This lecture was given at Shanti Sadan on 9th February 1966.

 

Enjoy!

 

violet

 

 

Deputising For God

 

Many great works of drama or literature are an allegory of life. Goethe's Faust

is a good case in point, and the perennial fascination of Greek drama, or of

such plays as Ibsen's Peer Gynt derives from the fact that they express in

symbolic form insights which we can recognise as true for our own lives.

 

Shakespeare's plays may appear much more naturalistic than the examples I have

mentioned but, nonetheless, there is often a meaning which we can find beneath

the surface meaning. It is perhaps a characteristic of poets that they

themselves are not always aware of the meaning of what they have written and it

may be so with Shakespeare (we cannot tell). We can't ask him, and he has left

nothing but his plays for us to question, but in those plays he portrays every

variety of human being and human behaviour and he portrays them with such

understanding and such deep insight that we cannot but learn from him.

 

One of the lesser known plays of Shakespeare - Measure for Measure - is set in

the Dukedom of Vienna. As the play opens the Duke is deliberately leaving his

Dukedom for a time and he has appointed one Angelo as his deputy, to rule in his

stead, conferring on him all the powers of life and death exercised by the Duke

himself. But though he tells his subjects he is going abroad, he doesn't really

leave the kingdom at all. He remains to watch events and see what happens,

disguising himself from his people and taking on the habit of a friar.
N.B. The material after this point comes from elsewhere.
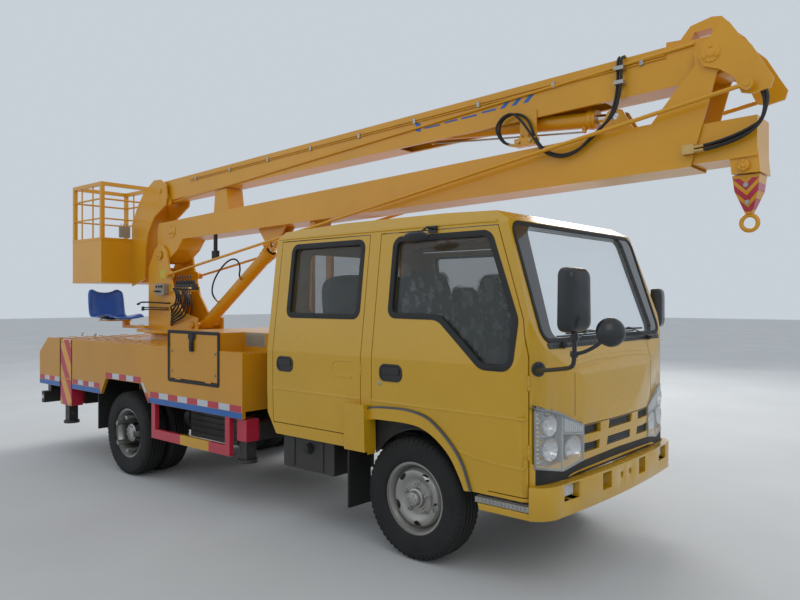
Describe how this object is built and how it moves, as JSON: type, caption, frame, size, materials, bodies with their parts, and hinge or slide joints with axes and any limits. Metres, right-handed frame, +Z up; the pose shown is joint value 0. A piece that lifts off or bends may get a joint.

Clearly

he has not gone because he had to; he has gone because he wants to put something

to the test. He says as much in one of his first speeches, where he speaks of

the way in which Nature expects man to make use of the gifts he has and try them

out in practice in his life, a speech which reminds one of the New Testament

parable of the talents:

 

Heaven doth with us as we with torches do,

Not light them for themselves; for if our virtues

Did not go forth of us, 'twere all alike

As if we had them not. Spirits are not finely

touch'd

But to fine issues, nor Nature never lends

The smallest scruple of her excellence

But, like a thrifty goddess, she determines

Herself the glory of a creditor,

Both thanks and use. (I. i. 32-40)

 

Such is the beginning of the plot, the details of which need not concern us

here. But later in the play, when the harsh enforcement of the law by the

puritanical deputy has led another character, Claudio, into prison and condemned

to death, Claudio is visited by the Duke disguised as a monk.

 

Now the behaviour of this Duke has puzzled, and will continue to puzzle,

generations of audiences. He is clearly conceived and presented as a wise and

good character, seeing deeply into the hearts of his subjects and knowing their

weaknesses. Yet he temporarily abdicates the control of his Dukedom and hands it

over to his deputy, a man outwardly more virtuous than the Duke himself, or so

it seems at the beginning. Certainly this deputy is stern and puritanical and,

in his own eyes, means to stand up for the good as he sees it, no matter what it

costs either himself or others.

 

The results of this policy are not as the deputy expects - an immediate

improvement in the weal of the State and a stamping out of all vice and evil -

but quite the reverse. He himself is corrupted by power. He is not the first (as

Cordelia says in another play) who with the best will has incurred the worst.

 

But why does a wise Duke allow this to happen? It is clear that he knows his

deputy; it is clear that he knows what is taking place and why. But he

apparently lets it happen. One is reminded of that perennial question, for ever

being asked of anyone who tries to advocate any of the great spiritual

teachings. 'Look at the world', it is said, 'and all the evil it contains, the

useless violence, the suffering and the misery. How can you say that God is

all-powerful and loving and that He is good, if He allows all this to happen!'

 

Perhaps Shakespeare has given the answer to this question once and for all in

the character of the Duke. He too is all-powerful, he too allows it to happen.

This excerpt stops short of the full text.